We reached highway 66 and pulled over right in front of the mesocycone (it was moving pretty slowly). A new wall cloud was beginning to develop, and before long a nice tail cloud formed. There wasn’t much rotation within the wall cloud, but the storm had pretty good mid level rotation and you could see the rear flank downdraft trying to occlude everything and form a funnel. But the rotation wasn’t strong enough, and cool outlfow pretty much put an end to that. We needed to head east and stay ahead of the storm. I knew a new wall cloud would form soon further east.

Supercell northeast of Seward, Nebraska.
Ironically as the wall cloud was falling apart the tornado sirens turned on! We blasted east to get away from the rear flank downdraft rain/hail. The storm remained a supercell and continued producing wall cloud after wall cloud in a cyclic fashion. At one point the storm produced a funnel and MaryLeigh and I both saw a brief circulation in the dirt beneath the funnel. But it was both brief and extremely weak.
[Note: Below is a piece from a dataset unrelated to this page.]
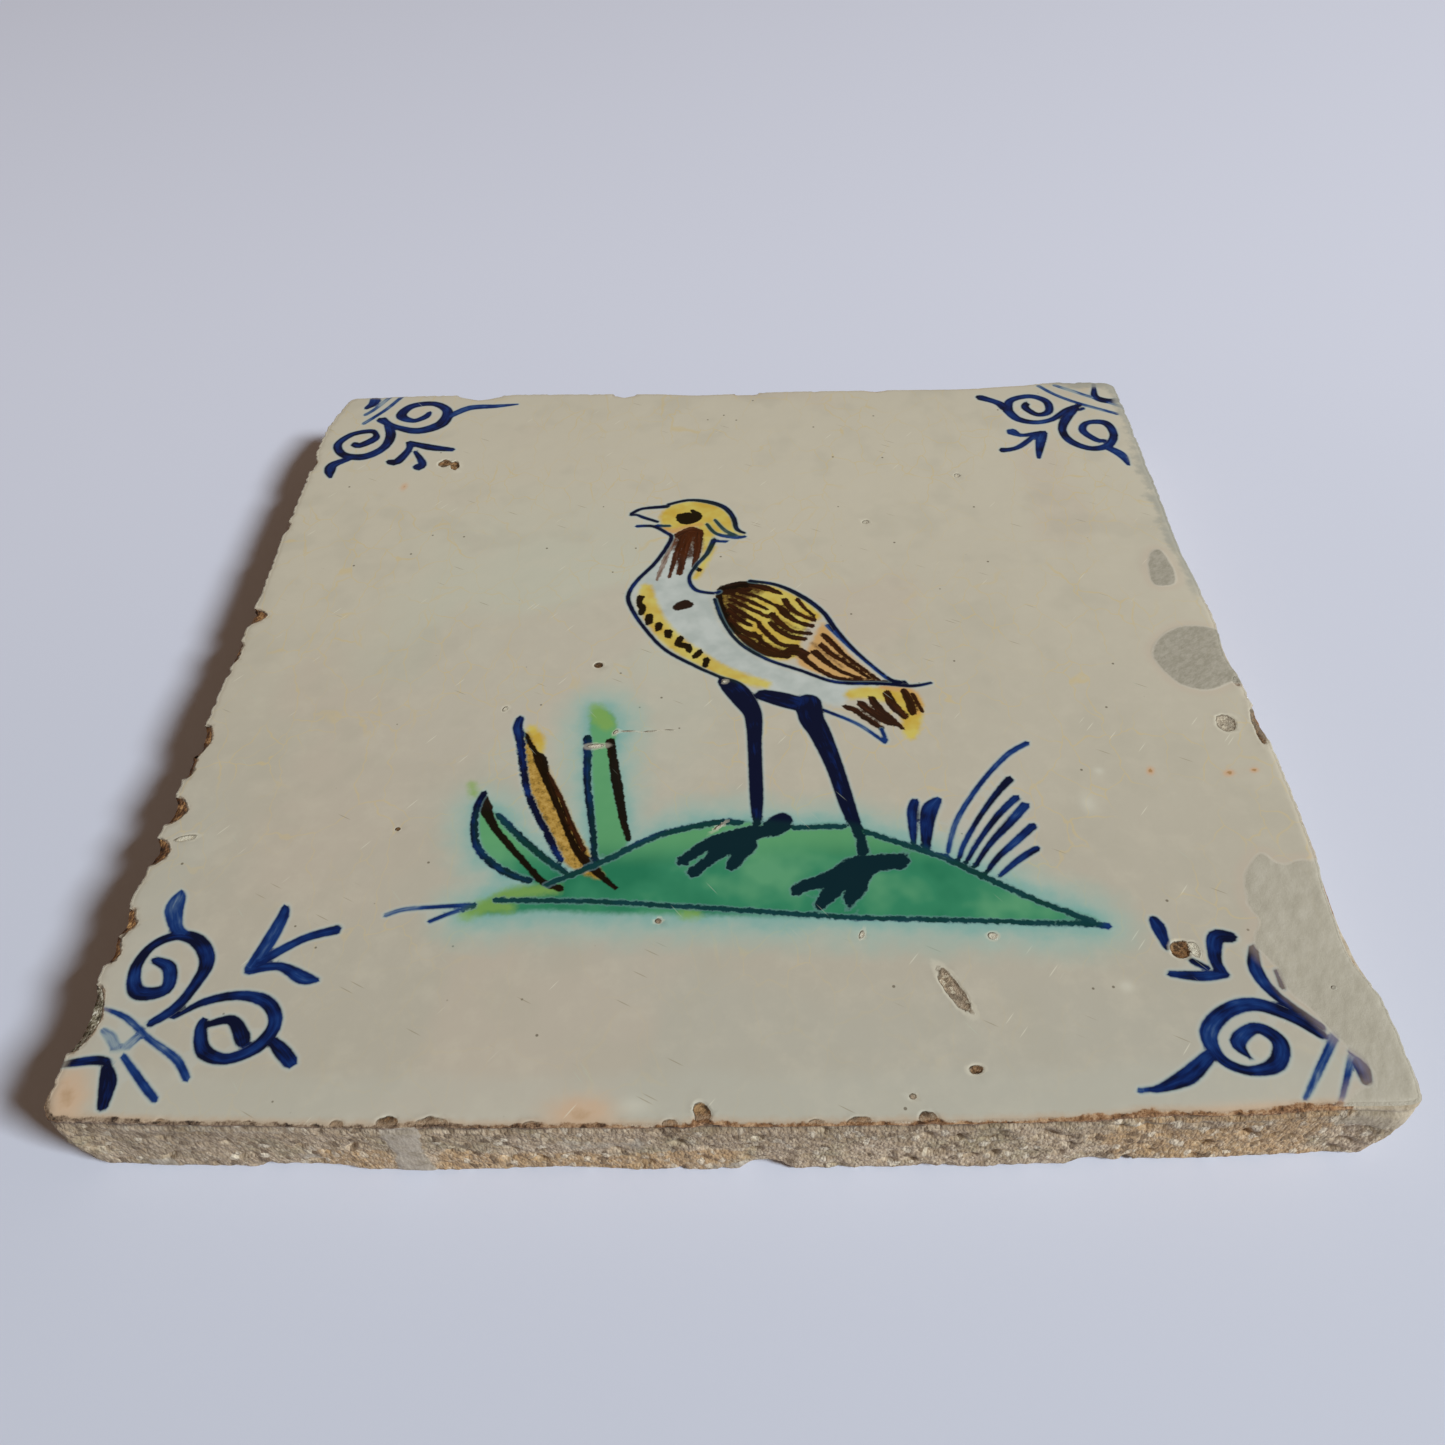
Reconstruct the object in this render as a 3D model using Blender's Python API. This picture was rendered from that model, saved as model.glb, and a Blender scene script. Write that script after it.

Action shot of Jim Bishop in chase mode!

Developing wall cloud

Wall cloud/funnel cloud northwest of Ashland, Nebraska
So it turned out to be a really fun chase day. We really enjoyed viewing the numerous wall clouds this storm produced, and we were treated with a nice lightning show that night too!
Now it’s time to look at more weather data and decide when and where our next chase target is going to be.